§ **Aim**
Return only the lines between the line holding "Keep writing the FreeCAD" and the line holding "return swell, rough", the two boundary lines included, exactly as they appear.

§ **Given records**
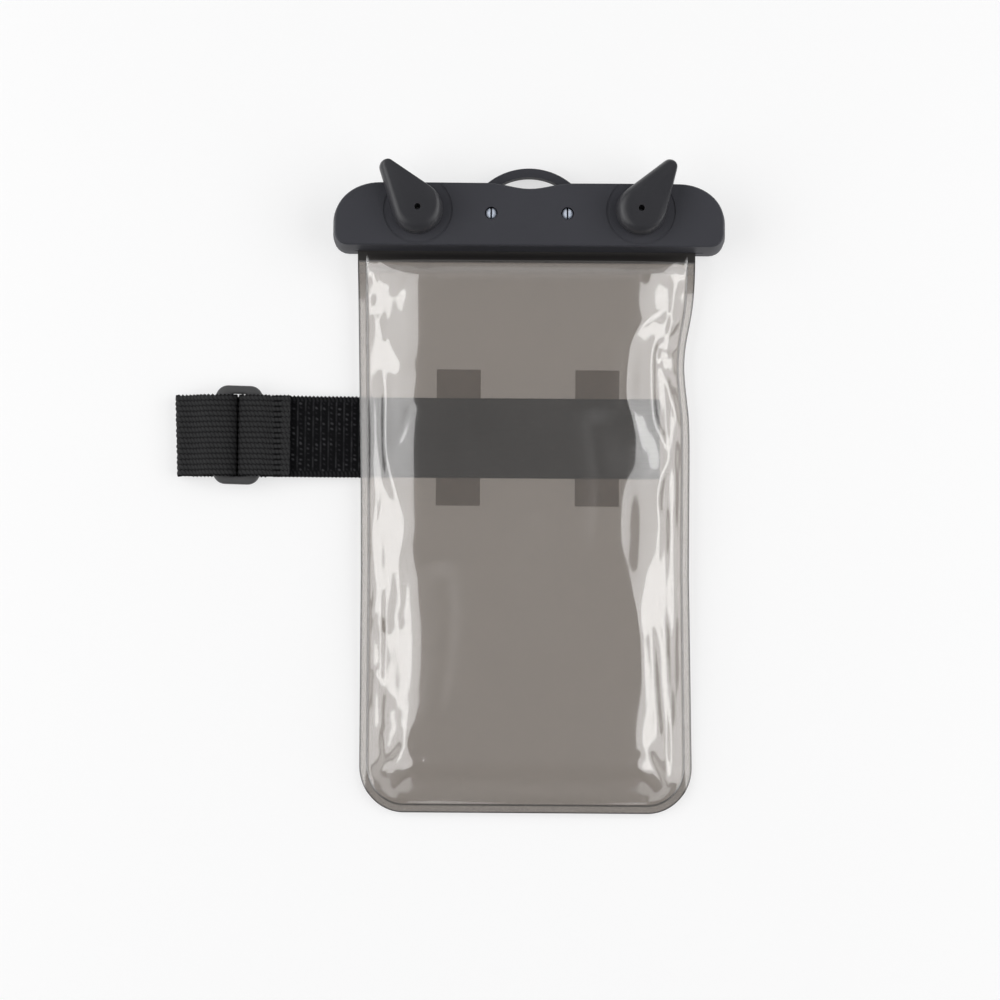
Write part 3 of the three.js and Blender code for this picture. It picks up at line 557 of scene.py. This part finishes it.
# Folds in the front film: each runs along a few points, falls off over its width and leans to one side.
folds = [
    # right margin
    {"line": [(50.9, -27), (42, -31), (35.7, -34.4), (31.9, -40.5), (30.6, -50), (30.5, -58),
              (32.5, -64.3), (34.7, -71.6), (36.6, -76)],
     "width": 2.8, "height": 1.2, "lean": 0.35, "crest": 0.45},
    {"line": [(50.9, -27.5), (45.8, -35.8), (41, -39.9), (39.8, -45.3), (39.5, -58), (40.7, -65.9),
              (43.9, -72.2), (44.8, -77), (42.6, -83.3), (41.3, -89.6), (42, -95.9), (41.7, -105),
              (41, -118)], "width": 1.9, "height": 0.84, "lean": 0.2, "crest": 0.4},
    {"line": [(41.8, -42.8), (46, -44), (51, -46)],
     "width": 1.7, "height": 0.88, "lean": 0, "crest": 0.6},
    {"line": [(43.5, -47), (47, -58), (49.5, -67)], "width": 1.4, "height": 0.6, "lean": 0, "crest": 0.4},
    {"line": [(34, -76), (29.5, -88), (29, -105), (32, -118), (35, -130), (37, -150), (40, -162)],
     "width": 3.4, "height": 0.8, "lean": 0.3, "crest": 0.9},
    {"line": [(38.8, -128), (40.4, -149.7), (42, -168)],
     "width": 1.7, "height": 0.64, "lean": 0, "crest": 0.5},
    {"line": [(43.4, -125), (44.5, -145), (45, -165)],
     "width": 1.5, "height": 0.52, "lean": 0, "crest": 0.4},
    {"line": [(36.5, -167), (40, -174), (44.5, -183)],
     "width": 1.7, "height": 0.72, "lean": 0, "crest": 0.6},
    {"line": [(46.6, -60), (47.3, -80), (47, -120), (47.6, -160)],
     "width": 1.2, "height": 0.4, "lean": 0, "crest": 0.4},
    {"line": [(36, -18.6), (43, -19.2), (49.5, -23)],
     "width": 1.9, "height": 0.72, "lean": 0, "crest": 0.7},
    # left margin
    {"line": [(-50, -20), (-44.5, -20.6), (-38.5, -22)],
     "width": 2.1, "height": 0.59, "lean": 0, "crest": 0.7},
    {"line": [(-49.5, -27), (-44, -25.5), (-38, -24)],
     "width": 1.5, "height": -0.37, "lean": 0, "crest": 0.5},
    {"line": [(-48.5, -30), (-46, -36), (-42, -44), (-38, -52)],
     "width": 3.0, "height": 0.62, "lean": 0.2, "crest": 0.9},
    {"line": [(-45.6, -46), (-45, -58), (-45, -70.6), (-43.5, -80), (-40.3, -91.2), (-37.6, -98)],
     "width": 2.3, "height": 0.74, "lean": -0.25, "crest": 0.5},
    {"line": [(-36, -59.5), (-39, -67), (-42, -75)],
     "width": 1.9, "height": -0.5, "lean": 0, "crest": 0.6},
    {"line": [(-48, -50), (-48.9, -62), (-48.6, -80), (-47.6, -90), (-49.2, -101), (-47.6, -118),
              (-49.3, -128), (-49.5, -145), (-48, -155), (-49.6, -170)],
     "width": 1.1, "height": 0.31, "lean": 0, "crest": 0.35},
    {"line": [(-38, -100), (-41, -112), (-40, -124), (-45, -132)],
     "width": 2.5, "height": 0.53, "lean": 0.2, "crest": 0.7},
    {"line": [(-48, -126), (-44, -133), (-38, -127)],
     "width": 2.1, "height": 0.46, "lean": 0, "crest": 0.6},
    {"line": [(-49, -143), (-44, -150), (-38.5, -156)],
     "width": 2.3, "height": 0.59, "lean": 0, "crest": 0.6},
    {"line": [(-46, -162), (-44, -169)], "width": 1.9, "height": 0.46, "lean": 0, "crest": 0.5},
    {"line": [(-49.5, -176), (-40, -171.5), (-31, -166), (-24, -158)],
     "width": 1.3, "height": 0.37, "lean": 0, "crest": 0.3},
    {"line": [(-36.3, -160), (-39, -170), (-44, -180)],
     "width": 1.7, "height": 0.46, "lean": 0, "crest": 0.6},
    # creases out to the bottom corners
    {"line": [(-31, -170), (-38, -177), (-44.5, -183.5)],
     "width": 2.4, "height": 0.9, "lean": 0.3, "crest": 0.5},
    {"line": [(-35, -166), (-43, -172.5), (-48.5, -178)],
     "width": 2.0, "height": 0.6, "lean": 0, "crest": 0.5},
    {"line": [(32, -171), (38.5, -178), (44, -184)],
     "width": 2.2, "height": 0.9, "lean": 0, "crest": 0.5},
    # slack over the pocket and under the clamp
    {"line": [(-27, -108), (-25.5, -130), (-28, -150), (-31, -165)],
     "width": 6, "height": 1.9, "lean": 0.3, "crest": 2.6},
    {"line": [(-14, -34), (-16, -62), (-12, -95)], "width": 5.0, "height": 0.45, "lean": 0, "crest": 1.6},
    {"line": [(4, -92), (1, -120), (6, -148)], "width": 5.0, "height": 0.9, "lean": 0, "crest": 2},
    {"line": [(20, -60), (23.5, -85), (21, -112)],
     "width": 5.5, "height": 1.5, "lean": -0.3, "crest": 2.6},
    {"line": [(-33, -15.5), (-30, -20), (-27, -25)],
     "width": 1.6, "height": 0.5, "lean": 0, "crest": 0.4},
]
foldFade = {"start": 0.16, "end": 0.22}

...

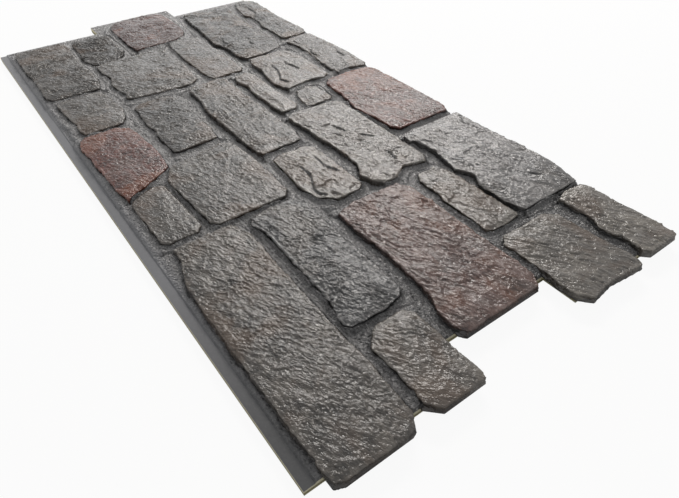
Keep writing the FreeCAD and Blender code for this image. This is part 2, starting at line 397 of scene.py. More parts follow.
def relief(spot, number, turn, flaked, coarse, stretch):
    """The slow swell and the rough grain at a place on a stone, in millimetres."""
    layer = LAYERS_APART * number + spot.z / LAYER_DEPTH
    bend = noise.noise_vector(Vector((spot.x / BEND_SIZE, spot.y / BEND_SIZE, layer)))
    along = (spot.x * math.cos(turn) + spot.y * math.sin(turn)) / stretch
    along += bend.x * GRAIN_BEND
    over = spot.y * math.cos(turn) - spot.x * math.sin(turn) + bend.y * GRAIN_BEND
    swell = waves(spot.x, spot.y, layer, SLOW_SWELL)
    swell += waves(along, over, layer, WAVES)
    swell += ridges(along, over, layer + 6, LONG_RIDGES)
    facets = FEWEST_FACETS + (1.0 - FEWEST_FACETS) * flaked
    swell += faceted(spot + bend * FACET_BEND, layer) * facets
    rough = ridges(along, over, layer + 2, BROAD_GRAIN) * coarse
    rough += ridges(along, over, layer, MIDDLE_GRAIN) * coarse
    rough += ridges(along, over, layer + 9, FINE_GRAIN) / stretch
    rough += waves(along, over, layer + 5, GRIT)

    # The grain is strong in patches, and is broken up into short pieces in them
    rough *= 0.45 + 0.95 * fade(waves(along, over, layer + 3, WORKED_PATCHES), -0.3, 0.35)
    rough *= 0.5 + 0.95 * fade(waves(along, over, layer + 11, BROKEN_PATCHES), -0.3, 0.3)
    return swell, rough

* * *

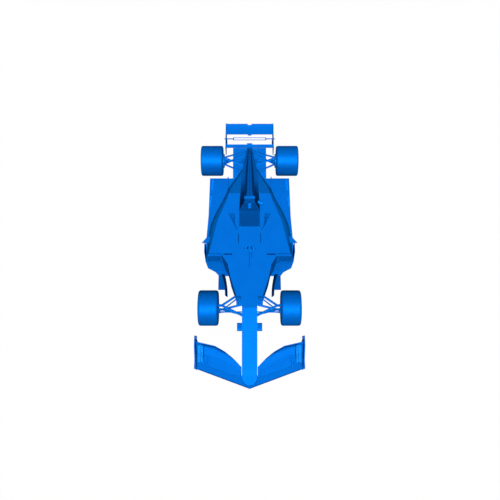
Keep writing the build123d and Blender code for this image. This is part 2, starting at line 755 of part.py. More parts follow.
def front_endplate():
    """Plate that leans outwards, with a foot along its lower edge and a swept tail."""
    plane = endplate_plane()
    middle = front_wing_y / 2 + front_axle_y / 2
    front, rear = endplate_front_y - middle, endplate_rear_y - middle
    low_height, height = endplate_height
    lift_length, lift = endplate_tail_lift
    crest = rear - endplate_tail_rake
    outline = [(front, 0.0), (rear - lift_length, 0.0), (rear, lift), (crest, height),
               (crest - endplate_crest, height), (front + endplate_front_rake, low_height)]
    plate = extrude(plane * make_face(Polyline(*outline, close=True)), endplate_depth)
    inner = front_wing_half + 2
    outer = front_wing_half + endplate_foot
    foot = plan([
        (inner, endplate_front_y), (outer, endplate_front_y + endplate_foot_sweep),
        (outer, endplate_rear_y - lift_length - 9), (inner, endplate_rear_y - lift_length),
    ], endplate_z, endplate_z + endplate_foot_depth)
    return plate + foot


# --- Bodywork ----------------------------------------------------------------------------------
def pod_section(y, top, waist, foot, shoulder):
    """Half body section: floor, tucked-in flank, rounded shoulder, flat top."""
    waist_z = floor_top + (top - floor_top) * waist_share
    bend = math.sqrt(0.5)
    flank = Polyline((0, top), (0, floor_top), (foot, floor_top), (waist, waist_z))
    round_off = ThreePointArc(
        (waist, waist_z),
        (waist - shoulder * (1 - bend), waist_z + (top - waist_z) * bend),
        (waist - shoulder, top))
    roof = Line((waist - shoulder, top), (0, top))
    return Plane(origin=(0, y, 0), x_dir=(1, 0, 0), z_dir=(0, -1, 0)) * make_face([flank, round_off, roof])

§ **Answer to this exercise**
Keep writing the FreeCAD and Blender code for this image. This is part 2, starting at line 397 of scene.py. More parts follow.
def relief(spot, number, turn, flaked, coarse, stretch):
    """The slow swell and the rough grain at a place on a stone, in millimetres."""
    layer = LAYERS_APART * number + spot.z / LAYER_DEPTH
    bend = noise.noise_vector(Vector((spot.x / BEND_SIZE, spot.y / BEND_SIZE, layer)))
    along = (spot.x * math.cos(turn) + spot.y * math.sin(turn)) / stretch
    along += bend.x * GRAIN_BEND
    over = spot.y * math.cos(turn) - spot.x * math.sin(turn) + bend.y * GRAIN_BEND
    swell = waves(spot.x, spot.y, layer, SLOW_SWELL)
    swell += waves(along, over, layer, WAVES)
    swell += ridges(along, over, layer + 6, LONG_RIDGES)
    facets = FEWEST_FACETS + (1.0 - FEWEST_FACETS) * flaked
    swell += faceted(spot + bend * FACET_BEND, layer) * facets
    rough = ridges(along, over, layer + 2, BROAD_GRAIN) * coarse
    rough += ridges(along, over, layer, MIDDLE_GRAIN) * coarse
    rough += ridges(along, over, layer + 9, FINE_GRAIN) / stretch
    rough += waves(along, over, layer + 5, GRIT)

    # The grain is strong in patches, and is broken up into short pieces in them
    rough *= 0.45 + 0.95 * fade(waves(along, over, layer + 3, WORKED_PATCHES), -0.3, 0.35)
    rough *= 0.5 + 0.95 * fade(waves(along, over, layer + 11, BROKEN_PATCHES), -0.3, 0.3)
    return swell, rough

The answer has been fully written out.